到新疆工作之后,那些花儿全部由妻子照料了。可能是受不了她的白眼,有两盆月季、一盆四季海棠、两盆杜鹃花,先后都生了病遭了红蜘蛛,由于发现和喷药不及时,她们都陆陆续续的死掉了。为此,我抱怨妻子,没有用心呵护它们,她不以为然的道:我也没给它断水,死了也是没办法的事。
人说养花是分人的。有的人养花成活率高,而且花开得特别好。有的人养花容易死,而且还不愿意开花。我就属于前者,而妻子则是后者。记得有一盆扶桑,妻子精心伺候了好几年,一朵花没开。而我回家照料了一两个月,花骨朵便长满了枝头,随后便一茬一茬的盛开,常此不败。
从新疆回来,我发现那几盆扶桑和木槿都缀满了花骨朵,第二天再去看的时候,枝条上早已开出了五朵鲜红的花,当正午的阳光穿过玻璃窗子斜照在上面,绿的叶子和红的花,在闪耀的阳光下,像孩子微笑的脸好看极了,尤其那黄的花蕊异常突兀,总感觉那是一双闪亮的眼睛,在向我释放出柔情蜜意。

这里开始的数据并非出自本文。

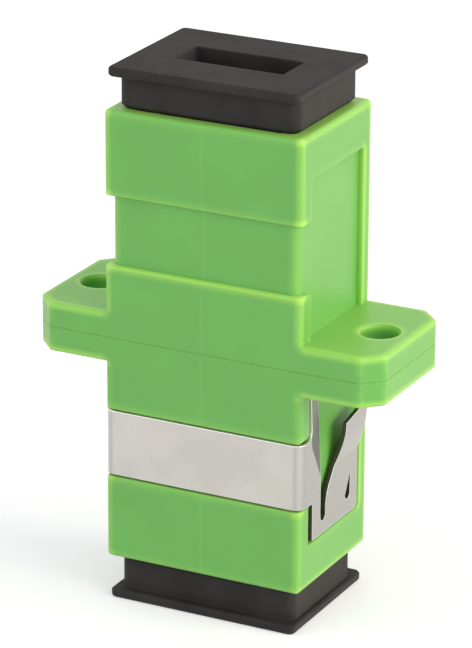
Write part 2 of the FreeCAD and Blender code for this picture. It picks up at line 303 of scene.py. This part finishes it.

原本这个冬天是疲惫的。从新疆乌鲁木齐,像万里长征一样经过漫长旅途,到达边陲小城双鸭山,然后回到五马路益寿家园,当看到了妻子和孩子的时候,那些工作和生活中的苦涩与寂寞,纠结与无奈早已抛到脑后,当看到这些盛开的花朵时,心情突然一下子好了起来。